FROM GILES WHITTELL IN MOSCOW
 
IT would cost £40 billion, take 20 years to complete and even then would link only two of the world’s most remote places. Yet a tunnel between Russia and America under the Bering Strait can and will be built, according to a senior Moscow official.

Emboldened by the new millennium, the man in charge of modernising Russia’s vast but creaking infrastructure has said that the construction of a 60-mile tunnel under the international dateline from eastern Chukotka to western Alaska is only a matter of time. The money, he insists, is available.
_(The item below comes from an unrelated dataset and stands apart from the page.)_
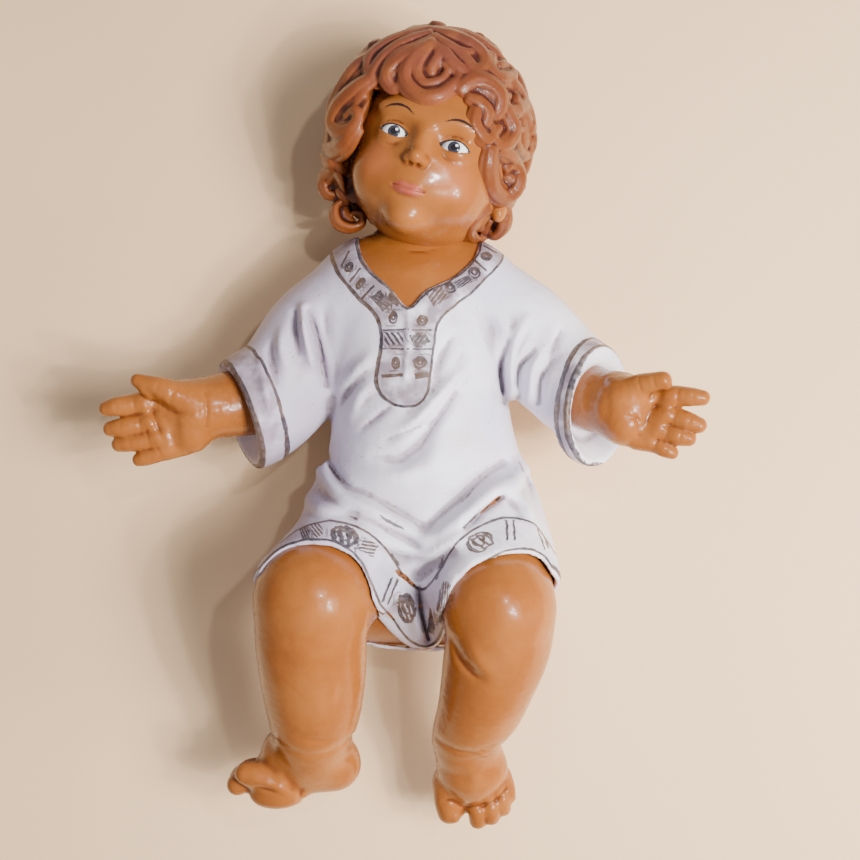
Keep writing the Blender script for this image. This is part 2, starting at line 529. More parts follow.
class Clay:
    """A block of clay on a grid: signed distances, negative inside, that shapes are added to or cut from."""

    def __init__(self, low, high, step):
        self.step = step
        self.low = np.array(low, float)
        counts = np.ceil((np.array(high) - self.low) / step).astype(int) + 1
        self.axes = [self.low[i] + step * np.arange(counts[i]) for i in range(3)]
        self.d = np.full(counts, FAR, np.float32)

    def whole(self):
        x, y, z = self.axes
        return x[:, None, None], y[None, :, None], z[None, None, :]

    def near(self, low, high, margin):
        cut = tuple(window(axis, a - margin, b + margin) for axis, a, b in zip(self.axes, low, high))
        x, y, z = (axis[c] for axis, c in zip(self.axes, cut))
        return cut, (x[:, None, None], y[None, :, None], z[None, None, :])

    def add(self, shape, soft=1.0):
        low, high, distance = shape
        cut, grid = self.near(low, high, soft + 3 * self.step)
        if min(self.d[cut].shape) == 0:
            return
        here, new = self.d[cut], distance(*grid)
        mix = np.clip(0.5 + 0.5 * (here - new) / soft, 0, 1)
        self.d[cut] = here + (new - here) * mix - soft * mix * (1 - mix)

    def cut(self, shape, soft=1.0):
        low, high, distance = shape
        cut, grid = self.near(low, high, soft + 3 * self.step)
        if self.d[cut].size:
            self.keep(-distance(*grid), soft, cut)

    def keep(self, field, soft=1.0, cut=...):
        """Cuts away all that lies where the field is positive, in the whole grid or in a part of it."""
        here = self.d[cut]
        mix = np.clip(0.5 - 0.5 * (here - field) / soft, 0, 1)
        self.d[cut] = here + (field - here) * mix + soft * mix * (1 - mix)

    def swell(self, points, height, width, steps=5):
        """A soft ridge along the points, or a crease where the height is negative. Each point may
        have a share of the height as its fourth number."""
        path = spline([(*p, 1.0)[:4] for p in points], steps)
        reach = 2.6 * width
        cut, (x, y, z) = self.near(path[:, :3].min(0), path[:, :3].max(0), reach)
        if min(self.d[cut].shape) == 0:
            return
        best = np.zeros(self.d[cut].shape, np.float32)
        for a, b in zip(path, path[1:]):
            share, gap = from_segment(a, b, x, y, z)
            lift = (a[3] + share * (b[3] - a[3])) * np.exp(-gap / width**2)
            np.maximum(best, lift, out=best)
        self.d[cut] -= height * best

    def top(self, x, y):
        """Height of the uppermost surface over a place in plan."""
        i, j = (int(round((v - low) / self.step)) for v, low in zip((x, y), self.low))
        column = self.d[i, j]
        inside = np.nonzero(column < 0)[0]
        if len(inside) == 0 or inside[-1] + 1 == len(column):
            return 0.0
        k = inside[-1]
        return self.low[2] + self.step * (k + column[k] / (column[k] - column[k + 1]))

    def fold(self, line, height, width):
        """A ridge, or a crease where the height is negative, pressed into the top of the clay along
        a line in plan: stations (x, y, share of the height)."""
        path = spline(line, 5)
        level = np.array([self.top(x, y) for x, y, _ in path])
        low = (*(path[:, :2].min(0) - 2.6 * width), level.min() - FOLD_REACH)
        high = (*(path[:, :2].max(0) + 2.6 * width), level.max() + FOLD_REACH)
        cut, (x, y, z) = self.near(low, high, 0)
        best = np.zeros((x.size, y.size, 1))
        base = np.full((x.size, y.size, 1), level.mean())
        for a, b, from_level, to_level in zip(path, path[1:], level, level[1:]):
            px, py = x - a[0], y - a[1]
            way = b[:2] - a[:2]
            share = np.clip((px * way[0] + py * way[1]) / max(way @ way, 1e-9), 0, 1)
            gap = (px - share * way[0]) ** 2 + (py - share * way[1]) ** 2
            lift = (a[2] + share * (b[2] - a[2])) * np.exp(-gap / width**2)
            nearer = lift > best
            best[nearer] = lift[nearer]
            base[nearer] = (from_level + share * (to_level - from_level))[nearer]
        reach = np.clip(1.5 - np.abs(z - base) / FOLD_REACH, 0, 1)
        self.d[cut] -= height * best * reach

    def mesh(self, name, place=None, relax=1, uneven=()):
        """The surface of the clay as an object, in metres, placed by a matrix in millimetres."""
        grid = openvdb.FloatGrid(FAR)
        grid.copyFromArray(self.d, tolerance=0.0)
        points, quads = grid.convertToQuads(isovalue=0.0)
        points = points.astype(float) * self.step + self.low
        quads = quads.astype(np.int64)
        for _ in range(relax):
            points = relaxed(points, quads, 0.5)
        for amount, size in uneven:
            points += normals(points, quads) * (amount * unevenness(points, size))[:, None]
        local = points.copy()
        if place is not None:
            m = np.array(place)
            points = points @ m[:3, :3].T + m[:3, 3]
        points[:, 2] += LIFT
        corners = points[quads]
        normal = np.cross(corners[:, 2] - corners[:, 0], corners[:, 3] - corners[:, 1])
        if (normal * corners.mean(1)).sum() < 0:
            quads = quads[:, ::-1]
        obj = mesh_object(name, points * MM, quads)
        return obj, local, points, quads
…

The tunnel would be the biggest project of its kind. At the windswept point where they appear on most maps to kiss, the Russian and American mainlands are separated by only 23 miles of water and their furthest outposts, the Diomede Islands, by three. An international feasibility study concluded, however, that to be safe a tunnel joining them would have to be more than twice as long.
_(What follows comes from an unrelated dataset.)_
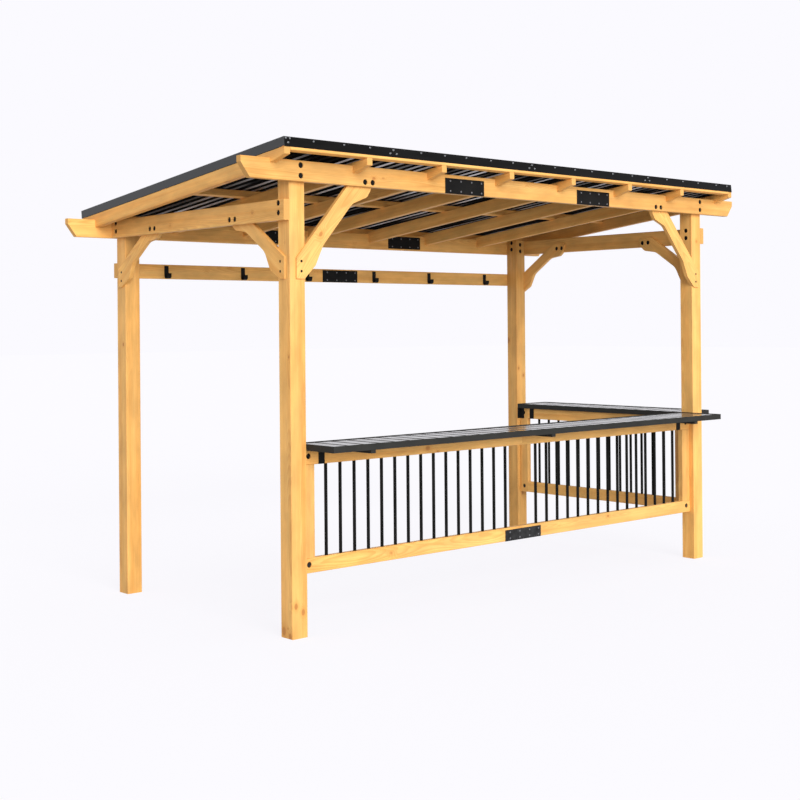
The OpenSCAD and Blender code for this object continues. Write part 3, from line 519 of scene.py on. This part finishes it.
# %% Helper: a coat of paint on steel
def coated_steel(name, dark, pale, rough, peel=900.0, streaks=(1, 1, 1), edge=0.5, shine=0.5,
                 rounding=0.0012, relief=0.25):
    paint, tree, skin = new_paint(name)
    where = object_place(tree)
    cloud = noise(tree, stretch(tree, where, streaks), 6.0, 5.0, 0.6)
    grit = noise(tree, where, peel)
    scuff = noise(tree, where, 55.0, 4.0, 0.7)
    colour = blend_colours(tree, fit_range(tree, cloud, 0.34, 0.70), dark, pale)
    round_edge = put(tree, "Bevel", {"Radius": rounding}, samples=4).outputs[0]
    true_face = put(tree, "NewGeometry").outputs["Normal"]
    same = vectors(tree, "DOT_PRODUCT", round_edge, true_face)
    # paler edges: partly wear, partly a painted highlight
    edge_wear_and_highlight = fit_range(tree, same, 0.995, 0.90, 0.0, edge)
    edge_wear_and_highlight = sums(tree, "MULTIPLY", edge_wear_and_highlight, fit_range(tree, scuff, 0.38, 0.58))
    pale_edge_colour = rgba(*(min(1.0, 3.5 * c + 0.03) for c in pale[:3]))
    colour = blend_colours(tree, edge_wear_and_highlight, colour, pale_edge_colour)
    roughness = fit_range(tree, cloud, 0.3, 0.7, rough - 0.06, rough + 0.08)
    roughness = sums(tree, "MULTIPLY_ADD", edge_wear_and_highlight, -0.12, roughness)
    bump = put(tree, "Bump", {"Height": grit, "Strength": relief, "Distance": 0.0002,
                              "Normal": round_edge})
    tree.links.new(colour, skin.inputs["Base Color"])
    tree.links.new(roughness, skin.inputs["Roughness"])
    tree.links.new(bump.outputs[0], skin.inputs["Normal"])
    skin.inputs["Specular IOR Level"].default_value = shine
    return paint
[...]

The study is ready to go before the World Bank and the US and Russian Governments with a draft agreement on how to take the project forward, Viktor Razbegin, director of Moscow’s Centre for Regional Transport Projects, said.

Mr Razbegin has been Russia’s chief promoter of a Bering tunnel for the past six years, during which the economic crisis has ruled out the super-projects for which the Soviet Union was famous. There was also a little local difficulty: the nearest road to the Russian side of the Strait is 1,000 miles away at Magadan, a former transit point for prisoners en route to Stalin’s harshest labour camps.

On the American side a road would have to be built from Fairbanks in the face of objections from environmentalists. For a rail tunnel, the nearest North American mainline station is at Prince George, British Columbia, 1,200 miles away. After a year of healthy oil and gas exports, however, Russia has record hard currency reserves and is keen to open up its frontiers for more mineral extraction.

Similar factors have attracted initial funding, much of it from Japan, for a shorter but still ambitious tunnel linking Hokkaido and the Russian mainland via Sakhalin. Construction of the Sakhalin tunnel is due to begin this year.

Russians have been obsessed with finding their own land routes to the New World, however long and arduous, ever since Peter the Great sent Captain Vitus Bering of the Imperial Russian Navy to discover what lay at the easternmost reaches of his continent in 1725.

From 1917 to 1991 the Diomede Islands were home only to birds of passage and nervous frontier troops. Since then Alaskan businessmen have tried to establish links with destitute Chukotka, but have largely failed. Maybe all they need is a tunnel.